The researchers described their technique in a paper published in Physical Review Letters.

A quadrillionth of a second

The method was able to detect the emitted electrons with femtosecond precision, down to a quadrillionth -- or one part out of 1015 -- of a second.

The ultrafast measurement was enabled by the laser setup using a technique known as pump-probe spectroscopy, where a strong light beam is first used to excite, or “pump,” the sample, and a subsequent weaker beam to monitor, or “probe,” the changes induced by the pumping beam. While pump-probe spectroscopy is not a new technique, nor is the technique used to produce the helium nanodroplets and the indium vapor, the experiment is the first to put all these things together.

According to Henrik Stapelfeldt, a physicist from Aarhus University in Denmark not involved in the research, the decision to use liquid helium as the solvent, in particular, is an important breakthrough.

A new way to study chemistry

“If you want to measure the electrons inside a droplet, they need to be able to make their way out of the droplet into the detector,” said Stapelfeldt. “People have looked at other solvents, for example, water or methanol, but the thing with these solvents is that it's difficult to extract information from them.”

“In conventional solvents like water or methanol, the signal would only last for maybe one to two picoseconds,” said Koch. In comparison, helium, an inert element that’s a superfluid with zero viscosity in its liquid form, allowed them to observe the vibrating molecules for at least hundreds of picoseconds.

“That’s the nice thing about this experiment. They were able to ionize the molecules, and then measure the electrons, which are extremely informative experimental observables,” said Stapelfeldt. “This is typically not possible in normal solvents and people have to then rely on other experimental techniques.”

The new technique may help overcome some of the limitations in previous experimental methods. For example, one similar technique premixes the subject of interest -- in this case the indium dimers -- with the solvent before pushing both through the nozzle.

“That method is fine for studying metal atoms for example, but if you want to investigate something that's relevant for light harvesting or biological systems, in other words, larger molecules, it wouldn’t work,” said Koch.

“What we’ve done here is a proof-of-principle experiment,” he said. “If you're interested only in studying indium dimers, it’s possible to do it some other way.
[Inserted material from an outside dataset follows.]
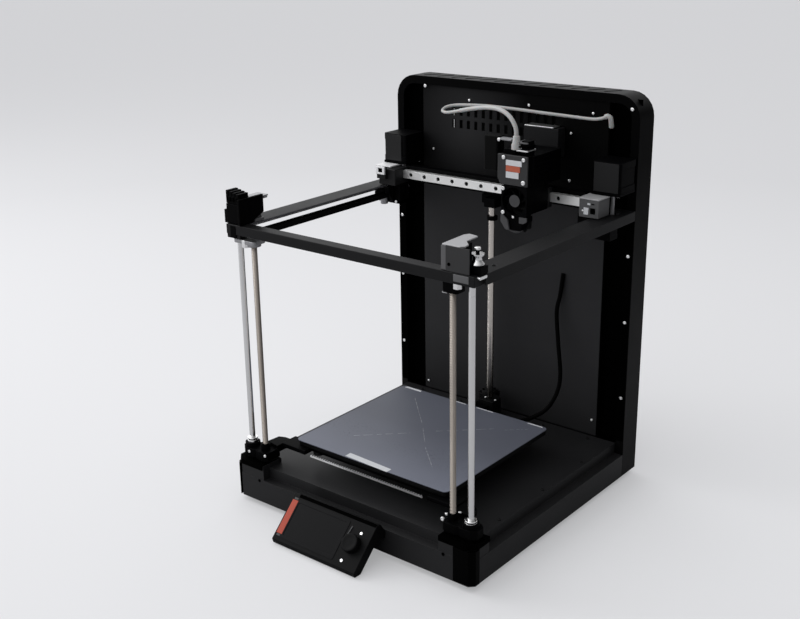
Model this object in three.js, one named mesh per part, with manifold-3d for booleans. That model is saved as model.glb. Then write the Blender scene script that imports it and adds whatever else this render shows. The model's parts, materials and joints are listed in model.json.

But the hope is for others to use this method we’ve developed to study many other systems.”

Those systems could include biological molecules, or organic photovoltaic materials used in flexible solar cells that are cheaper and more durable than common silicon solar panels. A more thorough understanding of the electronic and vibrational properties of these materials is fundamental to the development of their related technologies.

“The technology was all there, but putting everything together is always a challenge,” said Stapelfeldt. “This does not look like an easy experiment.”